In OLAP systems, when performing ETL or large ad-hoc queries, a significant amount of data needs to be read. To speed up data analysis, Doris internally uses multithreading to scan multiple disk files in parallel, which generates a large amount of disk I/O and can negatively impact other queries, such as report analysis.

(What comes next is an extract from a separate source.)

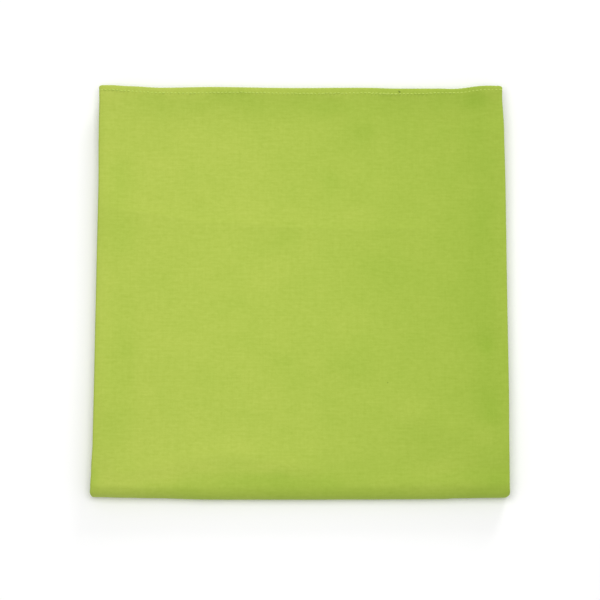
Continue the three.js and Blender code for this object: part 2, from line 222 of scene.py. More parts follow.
# Tone painted on the face, partly where hands have turned the nap and partly painted shade and
# light, such as the darker bands below the hem and along the front roll, and darkening in dents:
# above zero it lies light, and below zero dark. On top of the marks it lies lighter to the left
# and darker to the right, by the lean at the sides, which is painted light.
# painted light: the lean makes the face lighter to the left and darker to the right
PAINTED_LIGHT_LEAN = 0.5
MARK_WANDER = 3.0           # the marks' outlines are uneven by this much,
MARK_WANDER_SIZE = 13.0     # in swells of this width
NAP_AND_PAINTED_SHADE_MARKS = [
    # the left side
    {"at": (-114, 38), "across": 12, "along": 12, "tone": -0.27},
    {"at": (-110, 67), "across": 8, "along": 13, "tone": -0.3},
    {"at": (-110, 25), "across": 8, "along": 7, "tone": -0.17},
    {"at": (-119, 12), "across": 7, "along": 9, "tone": 0.15},
    {"at": (-117, -90), "across": 10, "along": 18, "tone": -0.35},
    {"at": (-108, -42), "across": 9, "along": 26, "tone": -0.25},
    {"at": (-108, -76), "across": 10, "along": 10, "tone": -0.1},
    {"at": (-98, -95), "across": 9, "along": 8, "tone": 0.15},
    {"at": (-72, -84), "across": 16, "along": 6, "tone": 0.12},
    {"at": (-88, -36), "across": 9, "along": 10, "tone": 0.15},
    {"at": (-76, -12), "across": 8, "along": 8, "tone": -0.08},
    {"at": (-115, 0), "across": 11, "along": 130, "tone": -0.15},
    {"at": (-98, -8), "across": 24, "along": 80, "tone": -0.17},
    {"at": (-82, -58), "across": 26, "along": 12, "tone": -0.08},
    {"at": (-78, 14), "across": 14, "along": 12, "tone": -0.1},
    {"at": (-80, 33), "across": 8, "along": 7, "tone": 0.08},
    {"at": (-82, 77), "across": 10, "along": 8, "tone": 0.17},
    {"at": (-110, 94), "across": 8, "along": 10, "tone": -0.09},
    # the right side, with painted shade in its dents
    {"at": (112, 0), "across": 9, "along": 130, "tone": -0.2},
    {"at": (122, 52), "across": 7, "along": 18, "tone": 0.2},
    {"at": (112, 20), "across": 6, "along": 8, "tone": 0.1},
    {"at": (111, 40), "across": 8, "along": 9, "tone": -0.14},
    {"at": (112, -33), "across": 7, "along": 7, "tone": -0.28},
    {"at": (113, -72), "across": 7, "along": 12, "tone": -0.25},
    {"at": (120, -10), "across": 6, "along": 7, "tone": 0.13},
    {"at": (96, 3), "across": 16, "along": 8, "tone": -0.2},
    {"at": (84, 32), "across": 12, "along": 8, "tone": -0.1},
    {"at": (62, -13), "across": 9, "along": 7, "tone": -0.12},
    {"at": (66, -36), "across": 8, "along": 8, "tone": -0.12},
    {"at": (92, -56), "across": 7, "along": 7, "tone": 0.15},
    # along the hem: painted light on its rim and corners, and painted shade in the darker band below
    # it
    {"at": (0, 125.5), "across": 160, "along": 2.5, "tone": 0.12},
    {"at": (-84, 124.4), "across": 12, "along": 1.6, "tone": 0.2},
    {"at": (-103, 121), "across": 10, "along": 5, "tone": -0.18},
    {"at": (-38, 125.5), "across": 10, "along": 3, "tone": 0.25},
    {"at": (16, 125), "across": 9, "along": 3, "tone": 0.12},
    {"at": (110, 119), "across": 8, "along": 5, "tone": -0.38},
    {"at": (85, 118), "across": 10, "along": 6, "tone": -0.14},
    {"at": (-20, 119), "across": 70, "along": 6, "tone": -0.2},
    {"at": (-87, 113), "across": 21, "along": 9, "tone": -0.33},
    {"at": (-46, 118), "across": 15, "along": 7, "tone": -0.3},
    {"at": (-24, 112), "across": 15, "along": 7, "tone": -0.31},
    {"at": (18, 114), "across": 20, "along": 8, "tone": -0.28},
    {"at": (60, 110), "across": 16, "along": 16, "tone": -0.17},
    {"at": (-122, 124), "across": 12, "along": 7, "tone": 0.3},
    {"at": (122, 124), "across": 6, "along": 7, "tone": 0.25},
    # along the front: mostly painted shade where the front rolls down, and painted shade on the left
    # rim
    {"at": (-126, 0), "across": 4, "along": 200, "tone": -0.2},
    {"at": (-124, -117), "across": 5, "along": 7, "tone": -0.6},
    {"at": (-98, -126), "across": 36, "along": 4, "tone": -0.25},
    {"at": (-94, -116.5), "across": 26, "along": 5, "tone": 0.2},
    {"at": (-76, -109), "across": 16, "along": 5, "tone": 0.2},
    {"at": (-77, -122), "across": 12, "along": 3.5, "tone": -0.2},
    {"at": (-60, -121), "across": 16, "along": 5, "tone": -0.15},
    {"at": (-62, -126), "across": 16, "along": 3, "tone": -0.25},
    {"at": (0, -126), "across": 110, "along": 5, "tone": -0.35},
    {"at": (-12, -119), "across": 50, "along": 6, "tone": -0.35},
    {"at": (-40, -117), "across": 22, "along": 4, "tone": -0.22},
    {"at": (-56, -107), "across": 14, "along": 4, "tone": 0.13},
    {"at": (-14, -110), "across": 12, "along": 5, "tone": 0.27},
    {"at": (-8, -118), "across": 24, "along": 4, "tone": -0.15},
    {"at": (8, -123), "across": 8, "along": 3, "tone": 0.17},
    {"at": (22, -118), "across": 8, "along": 7, "tone": -0.12},
    {"at": (46, -121), "across": 14, "along": 4, "tone": 0.15},
    {"at": (88, -123), "across": 28, "along": 3.5, "tone": 0.25},
    {"at": (120, -114), "across": 6, "along": 6, "tone": -0.22},
    {"at": (96, -116), "across": 26, "along": 4, "tone": -0.17},
    {"at": (-45, -97), "across": 20, "along": 6, "tone": 0.2},
    {"at": (84, -112), "across": 16, "along": 7, "tone": 0.2},
    {"at": (5, -95), "across": 30, "along": 9, "tone": 0.12},
    {"at": (40, -86), "across": 10, "along": 8, "tone": 0.13},
    {"at": (109, -90), "across": 10, "along": 12, "tone": 0.26},
    {"at": (66, -69), "across": 13, "along": 9, "tone": 0.27},
    {"at": (-52, -68), "across": 11, "along": 7, "tone": -0.13},
    {"at": (-20, -68), "across": 20, "along": 8, "tone": 0.2},
    # the middle
    {"at": (37, 98), "across": 9, "along": 8, "tone": -0.35},
    {"at": (-15, 92), "across": 8, "along": 6, "tone": 0.1},
    {"at": (17, 67), "across": 7, "along": 7, "tone": -0.2},
    {"at": (52, 64), "across": 7, "along": 15, "tone": 0.12},
    {"at": (-8, 32), "across": 7, "along": 8, "tone": -0.18},
    {"at": (-66, 72), "across": 6, "along": 7, "tone": -0.12},
    {"at": (-46, 63), "across": 10, "along": 5, "tone": 0.1},
    {"at": (33, 58), "across": 10, "along": 6, "tone": -0.12},
    {"at": (52, 11), "across": 13, "along": 14, "tone": -0.27},
    {"at": (22, 0), "across": 8, "along": 8, "tone": -0.1},
    {"at": (-48, -11), "across": 14, "along": 10, "tone": -0.17},
    {"at": (28, -48), "across": 13, "along": 5, "tone": -0.15},
    {"at": (-8, -46), "across": 12, "along": 6, "tone": -0.15},
    {"at": (-38, 82), "across": 16, "along": 12, "tone": 0.15},
    {"at": (-27, 51), "across": 20, "along": 9, "tone": 0.15},
    {"at": (30, 46), "across": 30, "along": 7, "tone": 0.2},
    {"at": (6, 29), "across": 6, "along": 8, "tone": 0.2},
    {"at": (-15, 8), "across": 18, "along": 12, "tone": 0.15},
    {"at": (28, -18), "across": 10, "along": 9, "tone": 0.25},
]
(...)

By using Workload Groups, you can group offline ETL data processing and online report queries separately and limit the I/O bandwidth for offline data processing, thereby reducing its impact on online report analysis.

Test limit local IO

Test

1FE,1BE(96 cores), test data is clickbench

Not limit IO

  1. Clear cache.
  1. // clear OS cache.
  2. sync; echo 3 > /proc/sys/vm/drop_caches
  3. // disable BE's cache.
  4. disable_storage_page_cache = true
  1. Run query one by one.
  1. set dry_run_query = true;
  2. select * from hits.hits;
  1. Show local IO by system table, is’s 3G/s.
  1. mysql [information_schema]>select LOCAL_SCAN_BYTES_PER_SECOND / 1024 / 1024 as mb_per_sec from workload_group_resource_usage where WORKLOAD_GROUP_ID=11201;
  2. +--------------------+
  3. | mb_per_sec |
  4. +--------------------+
  5. | 1146.6208400726318 |
  6. +--------------------+
  7. 1 row in set (0.03 sec)
  8. mysql [information_schema]>select LOCAL_SCAN_BYTES_PER_SECOND / 1024 / 1024 as mb_per_sec from workload_group_resource_usage where WORKLOAD_GROUP_ID=11201;
  9. +--------------------+
  10. | mb_per_sec |
  11. +--------------------+
  12. | 3496.2762966156006 |
  13. +--------------------+
  14. 1 row in set (0.04 sec)
  15. mysql [information_schema]>select LOCAL_SCAN_BYTES_PER_SECOND / 1024 / 1024 as mb_per_sec from workload_group_resource_usage where WORKLOAD_GROUP_ID=11201;
  16. +--------------------+
  17. | mb_per_sec |
  18. +--------------------+
  19. | 2192.7690029144287 |
  20. +--------------------+
  21. 1 row in set (0.02 sec)

4.Show IO by pidstat, the first column in picture is process id, the second column is IO(kb/s), it’s 2G/s.

use workload group io

Test IO limit.

  1. Clear cache.
  1. // clear os cache
  2. sync; echo 3 > /proc/sys/vm/drop_caches
  3. // disable BE cache
  4. disable_storage_page_cache = true
  1. Alter workload group.
  1. alter workload group g2 properties('read_bytes_per_second'='104857600');
  1. Show IO by system table, it’s about 98M/s.
  1. mysql [information_schema]>select LOCAL_SCAN_BYTES_PER_SECOND / 1024 / 1024 as mb_per_sec from workload_group_resource_usage where WORKLOAD_GROUP_ID=11201;
  2. +--------------------+
  3. | mb_per_sec |
  4. +--------------------+
  5. | 97.94296646118164 |
  6. +--------------------+
  7. 1 row in set (0.03 sec)
  8. mysql [information_schema]>select LOCAL_SCAN_BYTES_PER_SECOND / 1024 / 1024 as mb_per_sec from workload_group_resource_usage where WORKLOAD_GROUP_ID=11201;
  9. +--------------------+
  10. | mb_per_sec |
  11. +--------------------+
  12. | 98.37584781646729 |
  13. +--------------------+
  14. 1 row in set (0.04 sec)
  15. mysql [information_schema]>select LOCAL_SCAN_BYTES_PER_SECOND / 1024 / 1024 as mb_per_sec from workload_group_resource_usage where WORKLOAD_GROUP_ID=11201;
  16. +--------------------+
  17. | mb_per_sec |
  18. +--------------------+
  19. | 98.06641292572021 |
  20. +--------------------+
  21. 1 row in set (0.02 sec)
  1. Show IO by pidstat, the process IO is about 131M/s。

use workload group io

NOTE

  1. The LOCAL_SCAN_BYTES_PER_SECOND field in the system table represents the aggregated statistics at the process level for the current Workload Group. For example, if 12 file paths are configured, LOCAL_SCAN_BYTES_PER_SECOND represents the maximum I/O value across these 12 file paths. If you want to see the I/O throughput for each file path individually, you can view detailed values in Grafana or through the BE’s bvar monitoring.
  2. Due to the presence of the operating system’s and Doris’s Page Cache, the I/O values observed using Linux’s I/O monitoring scripts are usually smaller than those seen in the system table.